Degradation mechanism of leakage current in AlGaN/GaN high electron mobility transistors

In order to study the degradation mechanism of leakage current in AlGaN/GaN high electron mobility transistors (HEMTs), we have fabricated AlGaN/GaN heterojunction Schottky diodes having equivalent structure and characteristics to AlGaN/GaN HEMTs. Step stress tests were then performed to compare the leakage current changes at different gate voltages. The transport mechanism of leakage current before and after degradation was validated based on the current-voltage and capacitance-voltage measurements. The light emission from the device surface was examined by emission microscopy (EMMI) to investigate the time-dependent degradation of leakage current. Experimental results show that the leakage current increases with increasing time and is accompanied by a large noise when the applied gate voltage exceeds a critical value.

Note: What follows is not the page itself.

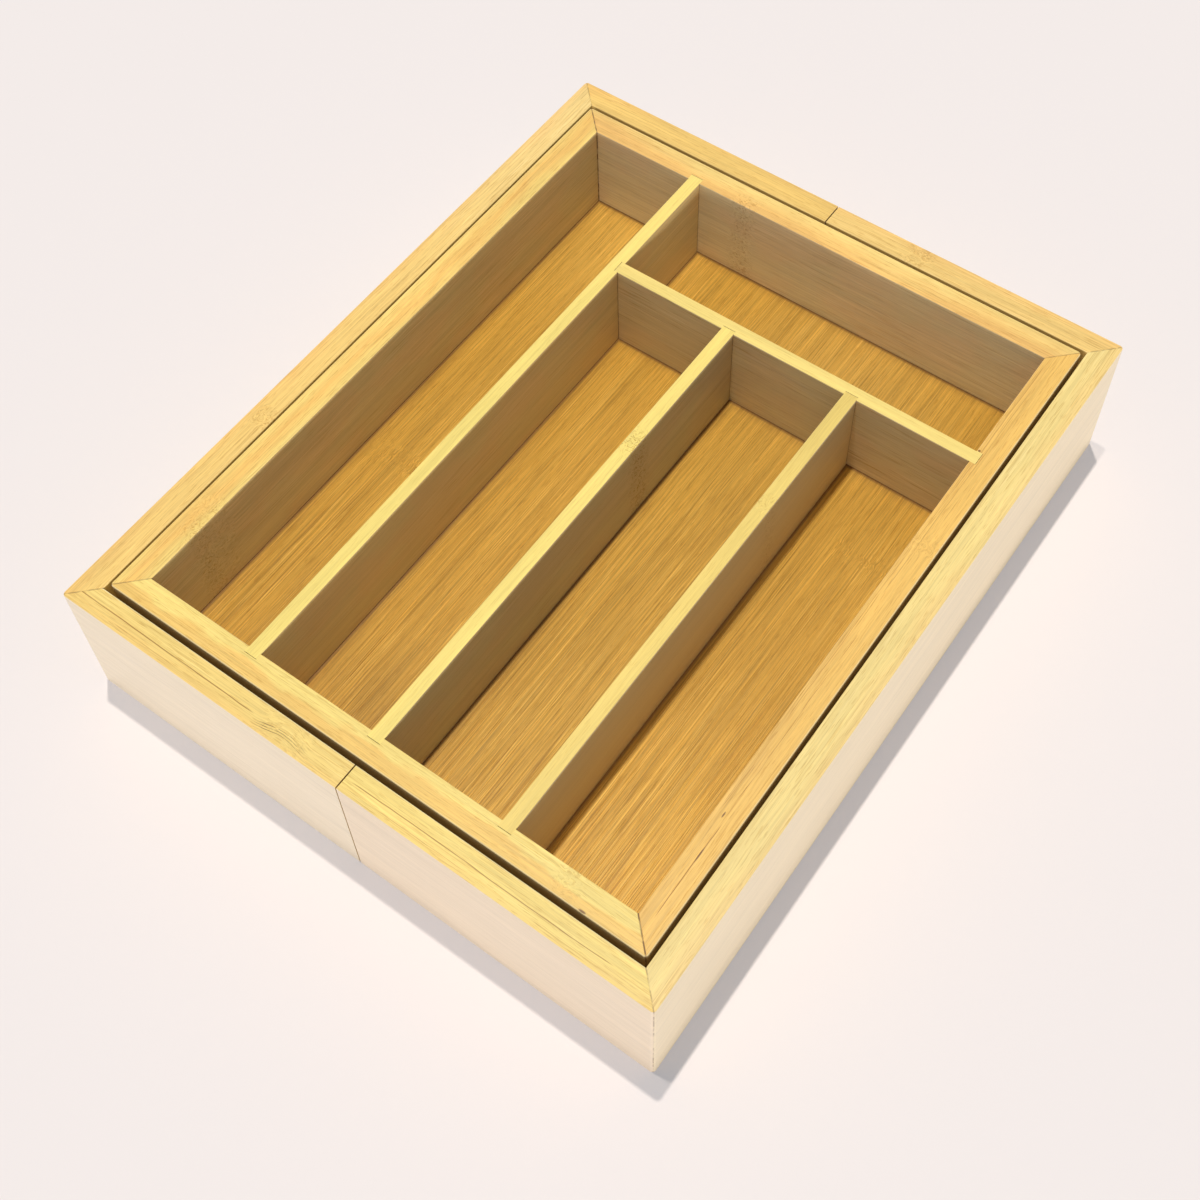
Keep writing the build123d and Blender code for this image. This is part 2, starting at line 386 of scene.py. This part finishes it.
def bendGrain(wood):
    # Gives the bent grain, and the thin dark lines that show where it arches over the board
    tree = wood.tree
    eddy = calc(tree, "SUBTRACT", plainNoise(tree, wood.point, 0.16), 0.5)
    drift = swing(tree, plainNoise(tree, wood.point, 0.018), wood.finish["drift"])
    bend = calc(tree, "MULTIPLY_ADD", eddy, product(tree, wood.swirl, 16.0), drift)
    flow = 0.0
    for middle, reach, lift, low, high, spacing in wood.finish.get("arches", ()):
        offset = calc(tree, "SUBTRACT", wood.along, middle)
        away = calc(tree, "ABSOLUTE", offset)
        arch = product(tree, fade(tree, away, reach, 0.0, 0.0, lift), wood.topShare)
        bend = calc(tree, "SUBTRACT", bend, arch)
        level = calc(tree, "MULTIPLY_ADD", eddy, 1.3, calc(tree, "SUBTRACT", wood.across, arch))
        wave = calc(tree, "SINE", calc(tree, "MULTIPLY", level, 2 * math.pi / spacing))
        spread = (high - low) / 2
        width = fade(tree, distance(tree, level, (low + high) / 2), spread, spread * 0.7)
        length = fade(tree, away, reach * 1.05, reach * 0.55)
        strong = fade(tree, offset, reach * 0.5, reach * -0.6, 0.5, 1.0)
        broken = fade(tree, plainNoise(tree, wood.point, 0.30), *limits["archBreaks"])
        line = product(tree, fade(tree, wave, *limits["archWave"]), broken, strong, width, length)
        flow = calc(tree, "MAXIMUM", flow, line)
    bentAcross, bentUp = calc(tree, "ADD", wood.across, bend), calc(tree, "ADD", wood.z, bend)
    return joinVector(tree, wood.along, bentAcross, bentUp), product(tree, flow, wood.topShare)


def layTones(wood):
    # Tones of the plies on top, of the inner faces, the outer face and the ends, with soft washes
    tree, finish = wood.tree, wood.finish
    ripple = boardNoise(wood, "ripple")
    wood.wander = calc(tree, "ADD", swing(tree, wood.patches, finish["toneWander"]),
                       swing(tree, ripple, finish["toneWander"] * finish["rippleShare"]))
    plies = addNode(tree, "ShaderNodeValToRGB", None, {"Fac": calc(tree, "ADD", wood.depth, wood.wander)})
    while len(plies.color_ramp.elements) < len(finish["topTones"]):
        plies.color_ramp.elements.new(0.5)
    for element, (position, colour) in zip(plies.color_ramp.elements, finish["topTones"]):
        element.position, element.color = position, (*colour, 1.0)
    redShare = fade(tree, boardNoise(wood, "redPatches"), *limits["redPatches"])
    faceTone = mixColour(tree, redShare, *finish["faceTones"])
    # Painted light: the faces grow cooler towards the floor, against its warm bounce light
    paintedCoolFootShare = fade(tree, wood.z, rimTop - 3.0, floorTop, 0.0, finish["paintedCoolFootShare"])
    faceTone = mixColour(tree, paintedCoolFootShare, faceTone, finish["paintedCoolFootTint"], "MULTIPLY")
    sideTone = mixColour(tree, wood.outerShare, faceTone, finish.get("outerTone", finish["faceTones"][0]))
    sideTone = mixColour(tree, wood.endShare, sideTone, finish["endTone"])
    tone = mixColour(tree, wood.topShare, sideTone, plies.outputs["Color"])
    # Per-board tints; on the inner faces they are partly painted light and shade, board by board
    tint = mixColour(tree, wood.topShare, finish["faceTint"], finish["topTint"])
    tint = mixColour(tree, wood.outerShare, tint, (1.0, 1.0, 1.0))
    tone = mixColour(tree, 1.0, tone, tint, "MULTIPLY")
    for washX, washY, reach, washTint in finish.get("washes", ()):
        overX, overY = calc(tree, "SUBTRACT", wood.x, washX), calc(tree, "SUBTRACT", wood.y, washY)
        away = lengthOf(tree, joinVector(tree, overX, overY, 0.0))
        tone = mixColour(tree, fade(tree, away, reach, 0.0), tone, washTint, "MULTIPLY")
    return tone


def dashNoise(wood, name, length):
    finish = wood.finish
    noise = grainNoise(wood.tree, wood.grain, length, finish["dashWidth"], wood.seed + seedSteps[name], 2.0)
    return fade(wood.tree, noise, limits["dash"], limits["dash"] + finish["dashEdge"])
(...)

After introducing the polarization field into the current-field dependence, log(IFT/E) exhibits a good linear relationship with E both before and after degradation, indicating that the leakage current is dominated by the Frenkel-Poole (FP) emission. The slope of log(IFT/E)-E curve decreases after degradation, and the hot spots corresponding to defects are directly observed by EMMI at the gate edge of the degraded device, suggesting that the degradation mechanism is: New defects are induced by high electric field in the AlGaN layer, and the increase of defect density leads to the increase of FP emission current.